Trungpa Rinpoche: Isness feels good because you know who you are and what you are. Shunyata is terrifying because you have no ground at all; you are suspended in outer space without any relationship at all to a planet.

S: Shunyata is characterized in some literatures as ultimate point, a final attainment.

TR: That’s a misunderstanding, if I may say so. Shunyata is not regarded as an ultimate attainment at all. Shunyata is regarded as no attainment. Student: I’m wondering about the transition to tantra from the earlier discipline. It seems one might get hung up on the hinayana and mahayana. The hopelessness begins to have a kind of dignity, and you might get attached to it. It seems to be a very abrupt kind of transition, and it could be very hard to switch over.

Trungpa Rinpoche: You are able to switch over because of your sense of sanity. You are no longer interested in whether the different yanas are going to be kind to you or unkind. You don’t care anymore. You are willing to face the different phases of the various yanas. And you end up with vajrayana. S: That takes a lot of bravery.
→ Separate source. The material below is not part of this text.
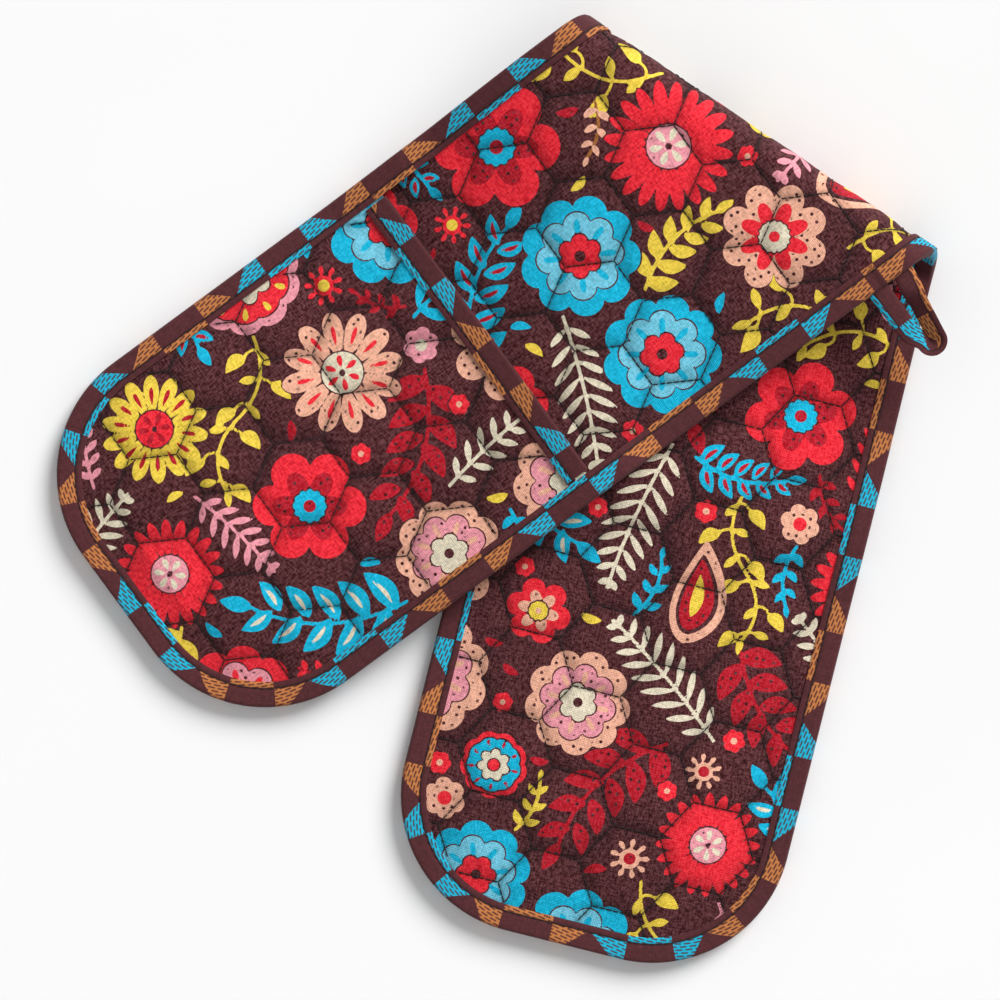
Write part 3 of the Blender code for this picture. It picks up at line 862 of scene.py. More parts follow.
@dataclass
class Motif:
    """One printed ornament, drawn in its own axes on the points near it."""

    film: "Print"
    near: Array
    x: Array
    y: Array

    def put(self, ink: Fill, inside: Array, halo: float = 0.0) -> None:
        """Prints a shape over what is there; None lets the ground show.

        Args:
            ink: the colour.
            inside: distance inside the shape at each near point, negative outside it.
            halo: width of bare ground kept round the shape.
        """
        if halo:
            self.film.put(None, self.near, inside + halo)
        self.film.put(ink, self.near, inside)

    def polar(self, turn: float = 0.0) -> tuple[Array, Array]:
        """Distance from the middle, and angle."""
        return np.hypot(self.x, self.y), np.arctan2(self.y, self.x) + turn

    def sector(self, count: int, turn: float = 0.0) -> tuple[Array, Array]:
        """Axes of the nearest of equally spaced spokes: along the spoke, and aside from it.

        Args:
            count: number of spokes.
            turn: turn of the first one.

        Returns:
            Distances along the spoke, and aside from it.
        """
        r, angle = self.polar(turn)
        step = math.tau / count
        angle = (angle + step / 2) % step - step / 2
        return r * np.cos(angle), r * np.sin(angle)

    def disc(self, ink: Fill, radius: float, x: float = 0.0, y: float = 0.0, halo: float = 0.0) -> None:
        """Prints a filled circle."""
        self.put(ink, radius - np.hypot(self.x - x, self.y - y), halo)

    def scallop(self, ink: Fill, radius: float, count: int, depth: float, point: float,
                turn: float = 0.0, halo: float = 0.0) -> None:
        """Prints a round with lobes.

        Args:
            ink: the colour.
            radius: distance of the lobes' tips.
            count: number of lobes.
            depth: share of the radius that is cut between lobes.
            point: 1 for pointed lobes, less for round ones.
            turn: turn of the first lobe.
            halo: width of bare ground kept round it.
        """
        r, angle = self.polar(turn)
        wave = np.abs(np.cos(angle * count / 2)) ** point
        self.put(ink, (radius * (1 - depth + depth * wave) - r) * ROUND_SLOPE, halo)

    def petals(self, ink: Fill, inner: float, outer: float, half: float, count: int,
               turn: float = 0.0, halo: float = 0.0) -> None:
        """Prints separate drop-shaped petals round a centre.

        Args:
            ink: the colour.
            inner: distance at which they start.
            outer: distance of their tips.
            half: half of their greatest width.
            count: number of petals.
            turn: turn of the first one.
            halo: width of bare ground kept round them.
        """
        u, v = self.sector(count, turn)
        share = clamp((u - inner) / (outer - inner))
        wide = half * np.sin(math.pi * share ** PETAL_BELLY) ** PETAL_ROUND
        self.put(ink, np.minimum(wide - np.abs(v), np.minimum(u - inner, outer - u)) * PETAL_SLOPE, halo)

    def stem(self, ink: Ink, places: Sequence[Spot], half: float = STEM) -> None:
        """Prints a curved line through a start, a bend and a finish.

        Args:
            ink: the colour.
            places: its start, the point that it bends towards and its finish.
            half: half of its width.
        """
        (x0, y0), (x1, y1), (x2, y2) = places
        best = np.full(self.x.shape, 1.0)
        t = np.linspace(0, 1, 13)
        px = x0 * (1 - t) ** 2 + 2 * x1 * t * (1 - t) + x2 * t * t
        py = y0 * (1 - t) ** 2 + 2 * y1 * t * (1 - t) + y2 * t * t
        for ax, ay, bx, by in zip(px, py, px[1:], py[1:]):
            dx, dy = bx - ax, by - ay
            share = clamp(((self.x - ax) * dx + (self.y - ay) * dy) / (dx * dx + dy * dy))
            best = np.minimum(best, np.hypot(self.x - ax - dx * share, self.y - ay - dy * share))
        self.put(ink, half - best)

    def leaf(self, ink: Fill, x: float, y: float, turn: float, length: float, wide: float,
             bend: float = 0.0, belly: float = 0.85) -> None:
        """Prints a pointed leaf.

        Args:
            ink: the colour.
            x: place of its root.
            y: place of its root.
            turn: the way it points.
            length: from root to tip.
            wide: greatest width.
            bend: how far its middle bows aside.
            belly: less than 1 puts the widest place nearer the root.
        """
        u = (self.x - x) * math.cos(turn) + (self.y - y) * math.sin(turn)
        v = (self.y - y) * math.cos(turn) - (self.x - x) * math.sin(turn)
        share = clamp(u / length)
        v = v - bend * 4 * share * (1 - share)
        half = wide / 2 * np.sin(math.pi * share ** belly) ** LEAF_ROUND
        self.put(ink, np.minimum(half - np.abs(v), np.minimum(u, length - u)) * LEAF_SLOPE)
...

TR: That is the whole point. Relating with the samaya vow and the vajra guru takes a lot of discipline and a lot of bravery.4 Even the highlevel bodhisattvas supposedly fainted when they heard the message of vajrayana.
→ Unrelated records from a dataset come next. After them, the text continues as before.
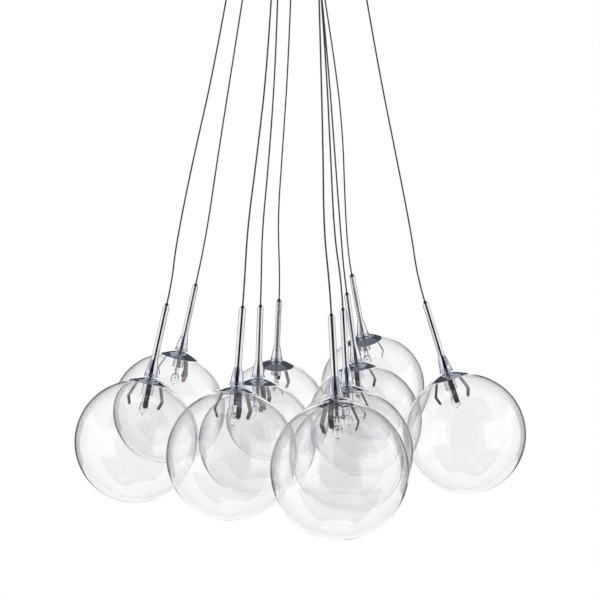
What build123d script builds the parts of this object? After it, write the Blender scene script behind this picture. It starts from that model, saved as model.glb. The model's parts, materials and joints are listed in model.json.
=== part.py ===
from build123d import *

import math
import os
from dataclasses import dataclass

# A cluster pendant: ten clear glass globes hang on ten thin cords from one round ceiling canopy.
# Millimetres. The origin is the middle of the ceiling face, +X to the viewer's right, +Y away
# from the viewer and +Z up.

# ---- the cluster -----------------------------------------------------------------------------
drop = 632.0             # ceiling down to the middle of the cluster
globe_d = 150.0          # outside of a glass globe
globe_gap = 2.0          # least space between two globes at rest

# ---- glass globe -----------------------------------------------------------------------------
globe_wall = 1.5
globe_hole_d = 35.0
globe_land = 1.2         # ground flat round the hole, where the glass meets the cap

# ---- cap disc, seen from the seat of the glass -----------------------------------------------
cap_overhang = 8.0       # rim out from the edge of the glass's hole
cap_rim_drop = 0.9       # rim's middle below the seat
cap_rim_t = 0.8
cap_shoulder = 0.6       # share of the dome's rise that is left half way out to the rim
cap_crest_h = 6.2        # crest of the dome above the seat
cap_crest_d = 15.0
cap_dip_w = 2.2          # the dip's outer edge, in from the crest and below it
cap_dip_h = 0.7
cap_neck_h = 4.0         # where the dome dips in to the stem
cap_seat_out = 0.7       # flat seat past the ground glass, and inside the hole's edge
cap_seat_in = 2.2
cap_hub_d = 17.0         # boss that the spring spider lies against
cap_recess_h = 2.0

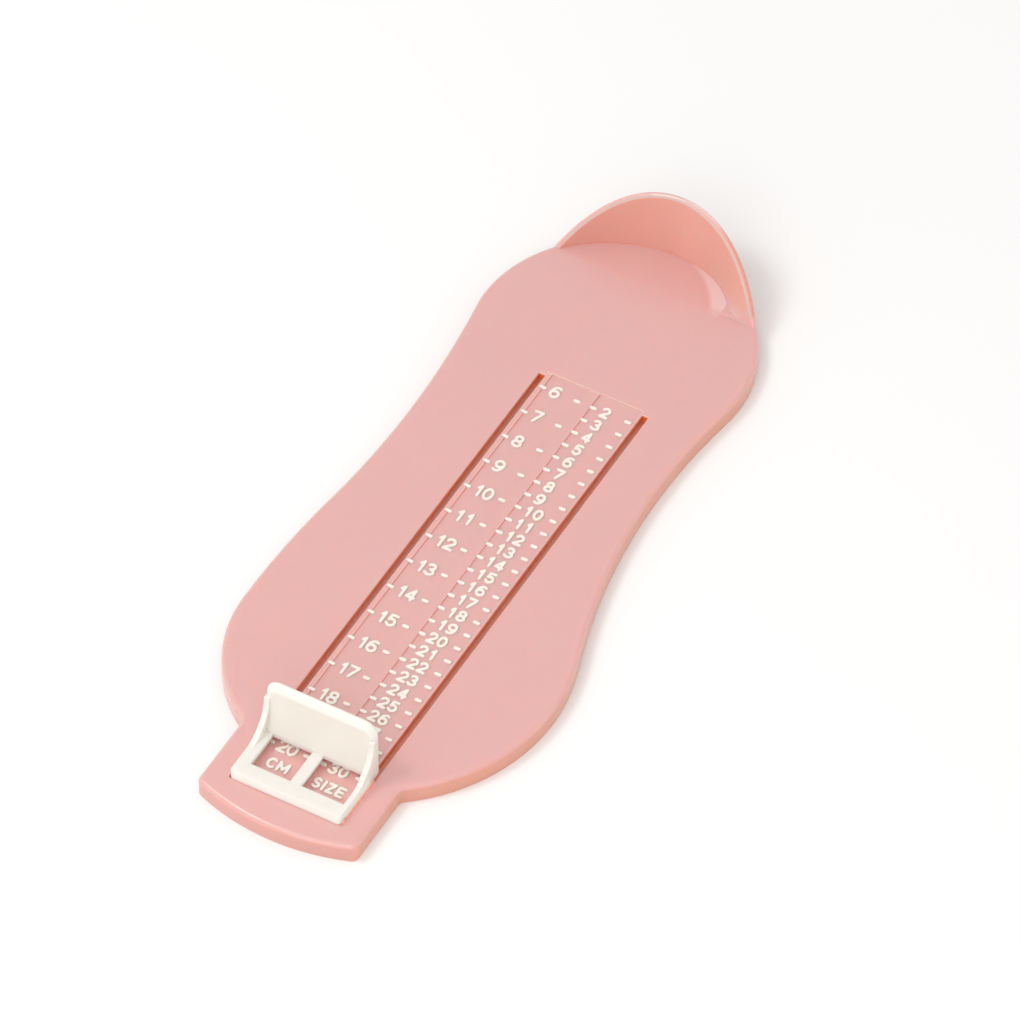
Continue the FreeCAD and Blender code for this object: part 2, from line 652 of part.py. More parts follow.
def make_slider():
    body = doc.addObject("PartDesign::Body", "slider")
    floor = "sizes.board_height + sizes.slider_gap"
    base = size("board_height") + size("slider_gap")
    top = size("board_height")
    half = size("slider_half_width")
    heel, toe = value_of("slider_heel_y"), value_of("slider_toe_y")

    # side view of the toe stop and its foot plate: sketch X is Y, sketch Y is Z
    foot_top = (top + size("foot_thick"), "sizes.board_height + sizes.foot_thick")
    stop_top = (top + size("stop_height"), "sizes.board_height + sizes.stop_height")
    at_foot = (heel[0] - size("stop_thick_foot"), "sizes.slider_heel_y - sizes.stop_thick_foot")
    at_top = (heel[0] - size("stop_thick_top"), "sizes.slider_heel_y - sizes.stop_thick_top")
    bottom = (base, floor)
    profile = new_sketch(body, "stop_profile", "YZ_Plane")
    polygon(profile, [(toe, bottom), (heel, bottom), (heel, stop_top), (at_top, stop_top),
                      (at_foot, foot_top), (toe, foot_top)], hollow=(3, "stop_hollow_radius"))
    pad(body, profile, "2 * sizes.slider_half_width", midplane=True)

    def on_corner(edge):
        box = edge.BoundBox
        return near(abs(box.XMin), half) and near(box.XLength, 0) and flat_at(edge, stop_top[0])

    round_edges(body, "stop_corners", "sizes.stop_corner", on_corner)

    # the long top edges; each rounding runs on over the corners and down the ends
    for name, y, radius in (("stop_rim_toe", at_top[0], "sizes.stop_round_toe"),
                            ("stop_rim_heel", heel[0], "sizes.stop_round_heel")):
        def on_rim(edge):
            box = edge.BoundBox
            return flat_at(edge, stop_top[0]) and box.XLength > half and near(box.YMin, y) \
                and near(box.YMax, y)

        round_edges(body, name, radius, on_rim)

    def on_foot_corner(edge):
        box = edge.BoundBox
        return near(box.YMin, toe[0]) and near(box.YLength, 0) and near(box.XLength, 0)

    round_edges(body, "foot_corners", "sizes.foot_corner", on_foot_corner)

    # a sloping gusset at each end of the stop
    gussets = new_sketch(body, "gussets", "YZ_Plane",
                         "sizes.slider_half_width - sizes.gusset_thick")
    gusset_toe = value_of("gusset_toe_y")
    gusset_top = (top + size("gusset_height"), "sizes.board_height + sizes.gusset_height")
    middle = (heel[0] - size("stop_thick_top") / 2,
              "sizes.slider_heel_y - sizes.stop_thick_top / 2")
    shell = (top + size("foot_thick") - size("foot_shell") / 2,
             "sizes.board_height + sizes.foot_thick - sizes.foot_shell / 2")
    polygon(gussets, [(gusset_toe, shell), (middle, shell), (middle, gusset_top),
                      (at_top, gusset_top), (gusset_toe, foot_top)],
            hollow=(3, "gusset_hollow_radius"))
    right = pad(body, gussets, "sizes.gusset_thick")
    doc.recompute()
    mirrored = body.newObject("PartDesign::Mirrored", "gusset_mirror")
    mirrored.Originals = [right]
    mirrored.MirrorPlane = (plane(body, "YZ_Plane"), [""])
    body.Tip = mirrored

    # reading windows, and the hollow under the foot plate
    windows = new_sketch(body, "windows", "XY_Plane", floor)
    low, high = value_of("window_toe_y"), value_of("window_heel_y")
    for left_word, right_word in (("window_left_x", "window_bar_left_x"),
                                  ("window_bar_right_x", "window_right_x")):
        x0, x1 = value_of(left_word), value_of(right_word)
        polygon(windows, [(x0, low), (x1, low), (x1, high), (x0, high)])
    pocket(body, windows, "sizes.foot_thick + sizes.foot_shell", reverse=True)
    under = new_sketch(body, "under_foot", "XY_Plane", floor)
    inner = (half - size("foot_skirt"), "sizes.slider_half_width - sizes.foot_skirt")
    minus_inner = (-inner[0], "-(%s)" % inner[1])
    toe_in = (toe[0] + size("foot_skirt"), "sizes.slider_toe_y + sizes.foot_skirt")
    polygon(under, [(minus_inner, toe_in), (inner, toe_in), (inner, at_top),
                    (minus_inner, at_top)])
    pocket(body, under, "sizes.foot_thick - sizes.foot_shell - sizes.slider_gap", reverse=True)

    # guide blades through the slots, each with a barb along its foot
    for side in (-1, 1):
        outer = side * half
        inner = outer - side * size("blade_thick")
        hook = inner - side * size("barb_out")
        barb = size("blade_foot_z") + size("barb_out")
        keeper_low = size("board_height") - size("plate_thick") - size("keeper_gap") \
            - size("keeper_thick")
        blade = new_sketch(body, "blade_%s" % ("left" if side < 0 else "right"), "XZ_Plane")
        out_word = "%d * sizes.slider_half_width" % side
        in_word = "%d * (sizes.slider_half_width - sizes.blade_thick)" % side
        hook_word = "%d * (sizes.slider_half_width - sizes.blade_thick - sizes.barb_out)" % side
        low_word = ("sizes.board_height - sizes.plate_thick - sizes.keeper_gap"
                    " - sizes.keeper_thick")
        roof = (base + 0.5, floor + " + 0.5")
        points = [((outer, out_word), value_of("blade_foot_z")), ((outer, out_word), roof),
                  ((inner, in_word), roof), ((inner, in_word), (keeper_low, low_word)),
                  ((hook, hook_word), (keeper_low, low_word)),
                  ((inner, in_word), value_of("blade_foot_z"))]
        polygon(blade, points)
        if barb <= 0:
            raise RuntimeError("the barb has no height")
        # the XZ plane's normal is -Y, so the blade starts at its heel end
        blade.setExpression("AttachmentOffset.Base.z", "-sizes.blade_heel_y")
        pad(body, blade, "sizes.blade_heel_y - sizes.blade_toe_y")
    return body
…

Student: When you reach the point of transition between mahayana and vajrayana, do you have to give up your cynicism about the teachings and the teacher and about yourself that you have during hinayana and mahayana?

Trungpa Rinpoche: I think so. A that point you become very clear, and cynicism becomes self-torture rather than instructive and enriching. At that point, it is safe to say, there is room for love and light. But it is sophisticated love and light rather than simple-minded lovey-lighty.